Write out exactly the lines of the entries below from the one holding "Model this object" to the one holding "lace_w = 4.5; // [3.5:0.1:5.5]", inclusive, and leave out all other lines.

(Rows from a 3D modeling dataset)
— BEGIN —
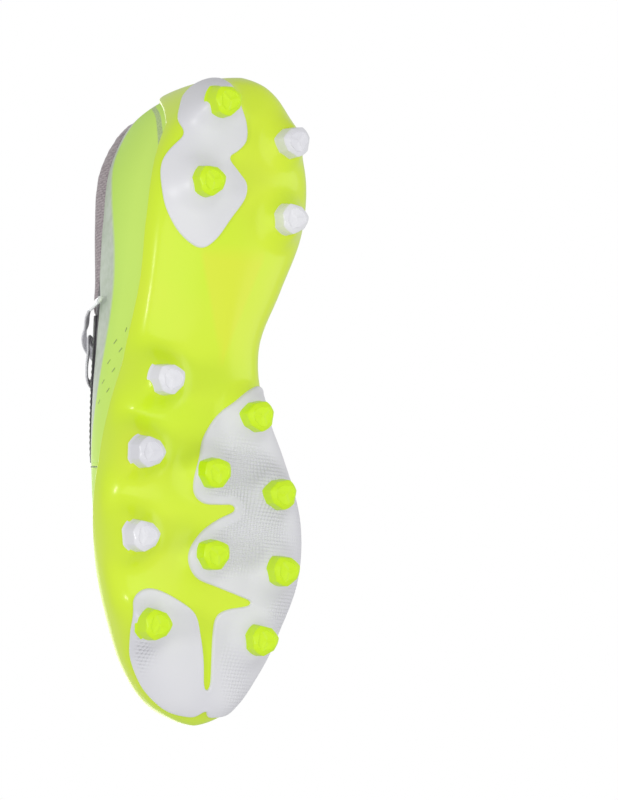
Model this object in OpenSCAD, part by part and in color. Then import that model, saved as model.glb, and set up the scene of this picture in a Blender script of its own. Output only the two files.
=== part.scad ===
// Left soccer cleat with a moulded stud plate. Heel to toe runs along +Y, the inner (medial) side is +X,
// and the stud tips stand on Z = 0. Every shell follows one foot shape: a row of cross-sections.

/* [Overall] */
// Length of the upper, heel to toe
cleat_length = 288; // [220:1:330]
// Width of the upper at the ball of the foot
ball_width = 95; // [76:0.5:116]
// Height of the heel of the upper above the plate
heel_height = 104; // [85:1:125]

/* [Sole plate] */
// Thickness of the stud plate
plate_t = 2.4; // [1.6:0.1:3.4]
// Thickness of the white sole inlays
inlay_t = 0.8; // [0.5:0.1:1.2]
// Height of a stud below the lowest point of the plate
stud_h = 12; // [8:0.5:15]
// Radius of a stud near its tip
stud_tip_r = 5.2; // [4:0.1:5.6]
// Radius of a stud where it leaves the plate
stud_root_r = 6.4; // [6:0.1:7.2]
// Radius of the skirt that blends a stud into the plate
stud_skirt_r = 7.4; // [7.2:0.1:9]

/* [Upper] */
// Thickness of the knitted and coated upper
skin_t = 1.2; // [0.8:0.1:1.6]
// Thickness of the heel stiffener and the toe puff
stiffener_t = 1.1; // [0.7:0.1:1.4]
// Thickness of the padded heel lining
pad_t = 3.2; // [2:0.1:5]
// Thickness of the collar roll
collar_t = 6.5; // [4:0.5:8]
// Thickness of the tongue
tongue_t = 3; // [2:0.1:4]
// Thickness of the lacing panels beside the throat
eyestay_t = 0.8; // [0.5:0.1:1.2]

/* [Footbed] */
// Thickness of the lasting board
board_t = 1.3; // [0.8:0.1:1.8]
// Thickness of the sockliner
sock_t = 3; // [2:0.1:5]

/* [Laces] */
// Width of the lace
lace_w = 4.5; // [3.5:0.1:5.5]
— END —
— BEGIN —
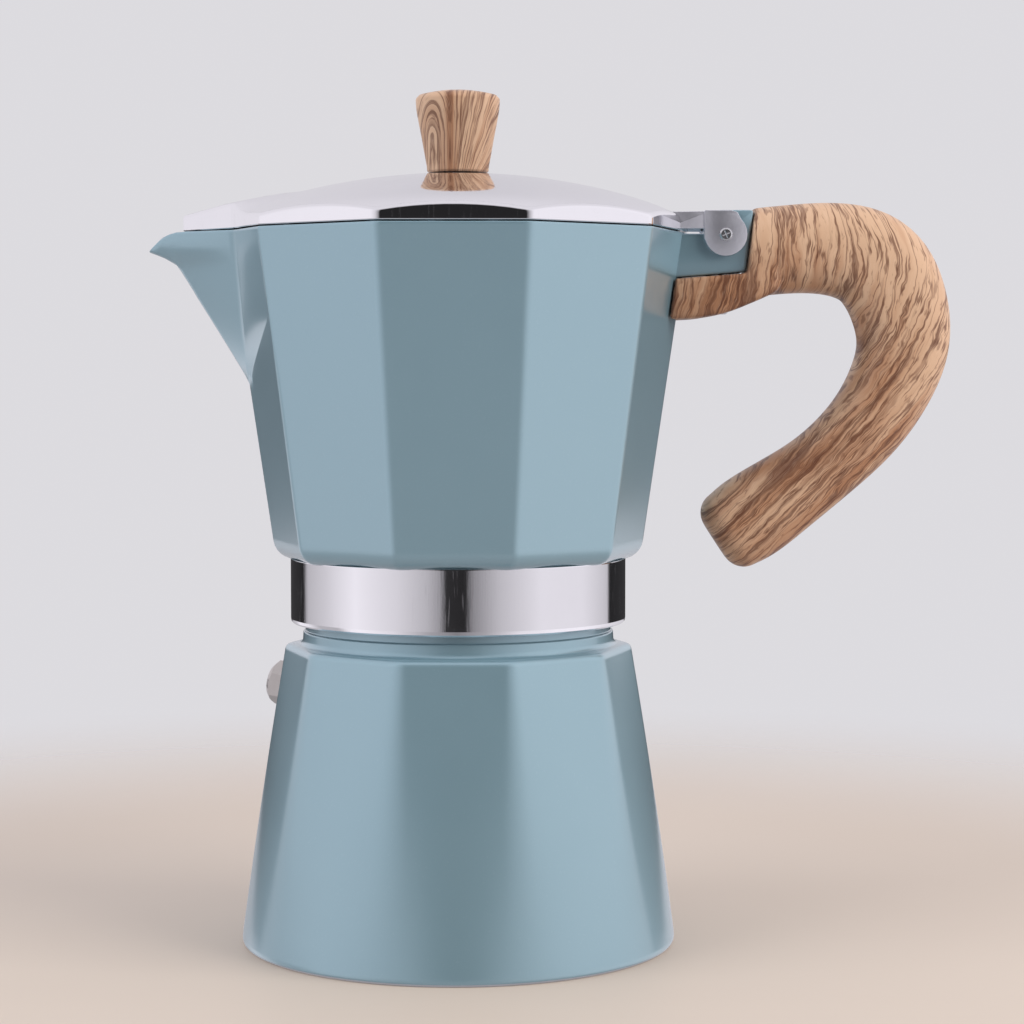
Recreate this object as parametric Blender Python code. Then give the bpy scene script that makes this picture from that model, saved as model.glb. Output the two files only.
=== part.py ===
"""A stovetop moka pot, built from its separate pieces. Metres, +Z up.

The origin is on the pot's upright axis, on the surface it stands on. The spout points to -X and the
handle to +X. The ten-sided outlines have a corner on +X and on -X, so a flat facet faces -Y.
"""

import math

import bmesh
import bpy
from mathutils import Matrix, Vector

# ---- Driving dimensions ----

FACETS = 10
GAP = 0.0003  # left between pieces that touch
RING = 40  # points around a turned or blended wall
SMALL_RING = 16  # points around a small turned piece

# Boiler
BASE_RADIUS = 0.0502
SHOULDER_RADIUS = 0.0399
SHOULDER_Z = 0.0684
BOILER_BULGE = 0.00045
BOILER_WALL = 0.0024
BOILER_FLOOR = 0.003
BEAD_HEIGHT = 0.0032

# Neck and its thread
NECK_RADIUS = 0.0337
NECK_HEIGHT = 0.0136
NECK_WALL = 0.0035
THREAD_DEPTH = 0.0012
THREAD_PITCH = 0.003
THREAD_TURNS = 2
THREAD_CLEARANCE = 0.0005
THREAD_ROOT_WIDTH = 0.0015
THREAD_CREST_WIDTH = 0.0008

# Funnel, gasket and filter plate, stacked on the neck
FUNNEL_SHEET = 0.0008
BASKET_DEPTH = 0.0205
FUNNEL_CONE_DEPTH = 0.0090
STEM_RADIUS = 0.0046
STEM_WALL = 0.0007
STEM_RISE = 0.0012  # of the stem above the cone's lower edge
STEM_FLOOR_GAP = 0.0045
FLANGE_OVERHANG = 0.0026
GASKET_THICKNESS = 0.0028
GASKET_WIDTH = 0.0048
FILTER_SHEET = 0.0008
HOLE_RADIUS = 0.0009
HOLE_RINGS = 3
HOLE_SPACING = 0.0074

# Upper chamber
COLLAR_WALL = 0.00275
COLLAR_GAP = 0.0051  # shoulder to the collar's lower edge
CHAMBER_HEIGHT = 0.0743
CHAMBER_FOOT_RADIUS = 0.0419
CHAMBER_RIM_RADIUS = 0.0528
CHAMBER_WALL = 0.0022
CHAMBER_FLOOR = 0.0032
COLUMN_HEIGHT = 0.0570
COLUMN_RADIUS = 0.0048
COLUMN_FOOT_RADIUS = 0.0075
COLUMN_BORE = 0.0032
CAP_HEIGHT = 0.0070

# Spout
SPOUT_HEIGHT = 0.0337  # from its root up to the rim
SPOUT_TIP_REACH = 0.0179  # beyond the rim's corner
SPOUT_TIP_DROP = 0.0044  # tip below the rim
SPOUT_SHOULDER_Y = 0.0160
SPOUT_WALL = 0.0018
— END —
• SOLUTION BELOW:
Model this object in OpenSCAD, part by part and in color. Then import that model, saved as model.glb, and set up the scene of this picture in a Blender script of its own. Output only the two files.
=== part.scad ===
// Left soccer cleat with a moulded stud plate. Heel to toe runs along +Y, the inner (medial) side is +X,
// and the stud tips stand on Z = 0. Every shell follows one foot shape: a row of cross-sections.

/* [Overall] */
// Length of the upper, heel to toe
cleat_length = 288; // [220:1:330]
// Width of the upper at the ball of the foot
ball_width = 95; // [76:0.5:116]
// Height of the heel of the upper above the plate
heel_height = 104; // [85:1:125]

/* [Sole plate] */
// Thickness of the stud plate
plate_t = 2.4; // [1.6:0.1:3.4]
// Thickness of the white sole inlays
inlay_t = 0.8; // [0.5:0.1:1.2]
// Height of a stud below the lowest point of the plate
stud_h = 12; // [8:0.5:15]
// Radius of a stud near its tip
stud_tip_r = 5.2; // [4:0.1:5.6]
// Radius of a stud where it leaves the plate
stud_root_r = 6.4; // [6:0.1:7.2]
// Radius of the skirt that blends a stud into the plate
stud_skirt_r = 7.4; // [7.2:0.1:9]

/* [Upper] */
// Thickness of the knitted and coated upper
skin_t = 1.2; // [0.8:0.1:1.6]
// Thickness of the heel stiffener and the toe puff
stiffener_t = 1.1; // [0.7:0.1:1.4]
// Thickness of the padded heel lining
pad_t = 3.2; // [2:0.1:5]
// Thickness of the collar roll
collar_t = 6.5; // [4:0.5:8]
// Thickness of the tongue
tongue_t = 3; // [2:0.1:4]
// Thickness of the lacing panels beside the throat
eyestay_t = 0.8; // [0.5:0.1:1.2]

/* [Footbed] */
// Thickness of the lasting board
board_t = 1.3; // [0.8:0.1:1.8]
// Thickness of the sockliner
sock_t = 3; // [2:0.1:5]

/* [Laces] */
// Width of the lace
lace_w = 4.5; // [3.5:0.1:5.5]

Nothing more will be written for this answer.